2014 EPIC – The Future of Online [Media]

Go watch this flash movie right now. (Or the first time you have 8 free, it doesn’t have a pause button.).

It’s the history of the media wars, with a dateline of 2014. What happens with Google, Amazon, Blogger, Microsoft, Friendster and TiVo play together? What happens when search, news, shopping, social networks, blogging, camera phones, recommendations, filtering, archiving, the long tail, and everything else that’s ALREADY in motion congeals?

Remember that feeling you got when you “got it” in the first Matrix movie? I got that feeling watching this. Remember that feeling you got when you actually realized that scale of the Internet, and what it will eventually enable?

Go watch it.

It’s not clear how you’re supposed to feel when it’s over. Sounds pretty cool. Sounds pretty scary. Come back here and leave some comments after you’ve watched it. Technorati lets you monitor it as it spreads across the Web.

(I guess this was on metafilter in mid November, but it’s new to me today.)

10 Cents

I was catching up on my blog reading this morning with coffee and was stunned to read that “Google gets nearly a dime for every search it serves in the US”. To be precise, it’s actually about 9 cents per US search on Google (up 8.3% this quarter).

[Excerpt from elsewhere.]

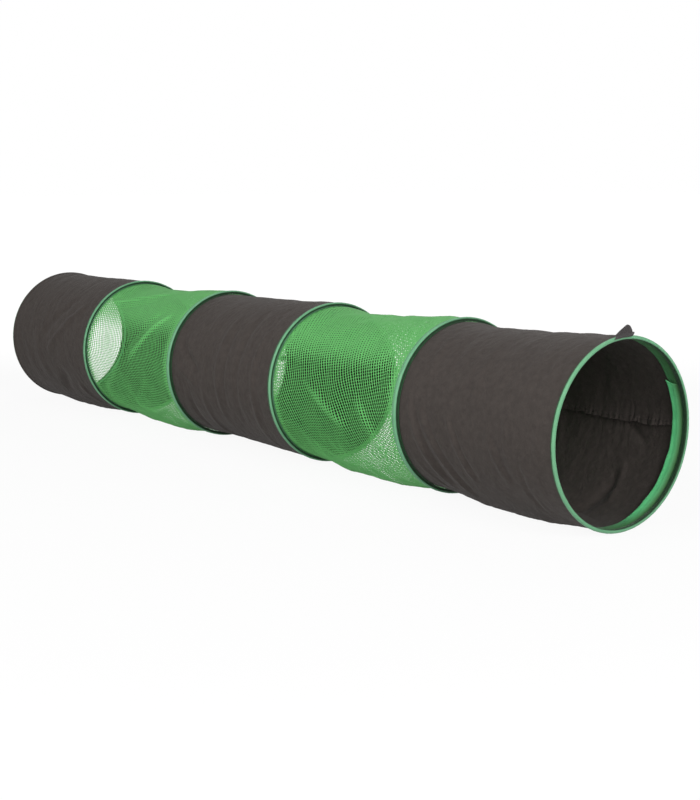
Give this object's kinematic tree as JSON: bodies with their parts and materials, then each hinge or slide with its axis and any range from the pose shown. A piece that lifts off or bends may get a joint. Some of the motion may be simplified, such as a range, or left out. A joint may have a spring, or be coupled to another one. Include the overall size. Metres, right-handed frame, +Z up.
{
  "type": "rabbit tunnel",
  "caption": "Collapsible play tunnel for rabbits: black cloth and green net sections sewn between wire hoops with green binding, open at both ends.",
  "frame": {"origin": "on the floor, below the middle of the tunnel standing open", "axes": "+X along the tunnel to its front mouth, +Z up"},
  "size_m": [1.8, 0.3, 0.3159],
  "materials": {
    "black_cloth": "matt plain-weave polyester, softly creased",
    "green_net": "knitted open net with small oval holes",
    "green_tape": "woven binding tape, slightly satin",
    "black_ribbon": "ribbed polyester ribbon",
    "spring_wire": "drawn spring steel",
    "crimped_sleeve": "crimped, dull"
  },
  "bodies": {
    "hoop_1": {"front_binding": "green_tape", "hoop_wire_1": "spring_wire", "wire_ferrule_1": "crimped_sleeve", "carry_loop": "black_ribbon", "front_cloth": "black_cloth"},
    "hoop_2": {"seam_binding_2": "green_tape", "hoop_wire_2": "spring_wire", "wire_ferrule_2": "crimped_sleeve", "front_net": "green_net"},
    "hoop_3": {"seam_binding_3": "green_tape", "hoop_wire_3": "spring_wire", "wire_ferrule_3": "crimped_sleeve", "middle_cloth": "black_cloth"},
    "hoop_4": {"seam_binding_4": "green_tape", "hoop_wire_4": "spring_wire", "wire_ferrule_4": "crimped_sleeve", "rear_net": "green_net"},
    "hoop_5": {"seam_binding_5": "green_tape", "hoop_wire_5": "spring_wire", "wire_ferrule_5": "crimped_sleeve", "rear_cloth": "black_cloth"},
    "hoop_6": {"rear_binding": "green_tape", "hoop_wire_6": "spring_wire", "wire_ferrule_6": "crimped_sleeve"}
  },
  "joints": [
    {"name": "front_cloth_close", "type": "slide", "parent": "hoop_1", "child": "hoop_2", "axis": [1, 0, 0], "range_m": [0, 0.3418], "deforming": ["front_cloth"]},
    {"name": "front_net_close", "type": "slide", "parent": "hoop_2", "child": "hoop_3", "axis": [1, 0, 0], "range_m": [0, 0.3418], "deforming": ["front_net"]},
    {"name": "middle_cloth_close", "type": "slide", "parent": "hoop_3", "child": "hoop_4", "axis": [1, 0, 0], "range_m": [0, 0.3418], "deforming": ["middle_cloth"]},
    {"name": "rear_net_close", "type": "slide", "parent": "hoop_4", "child": "hoop_5", "axis": [1, 0, 0], "range_m": [0, 0.3418], "deforming": ["rear_net"]},
    {"name": "rear_cloth_close", "type": "slide", "parent": "hoop_5", "child": "hoop_6", "axis": [1, 0, 0], "range_m": [0, 0.3418], "deforming": ["rear_cloth"]}
  ]
}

To borrow a phrase mysteriously attributed to the late Senator Everett Dirksen: “A click here, a click there, petty soon, you’re talking about real money.”

Another interesting stat from John Battelle’s Searchblog coverage (of this research), is that on average Google commands 54 cents per ad. In other words, advertisers (bid and) pay Google 54 cents on average for each click. This is commonly known as CPC, or Cost Per Click. I stress on average because the spectrum of CPC prices can be pretty extreme: Obscure, hard-to-monetize words command only a cent or two at CPC auction, while highly prized words, especially those in competitive deep-pocket industries easily command several dollars. It’s fairly obvious that the toe jam industry would pay significantly less to run an ad alongside “toe jam” that the big-bucks airline industry would pay for “airline tickets”?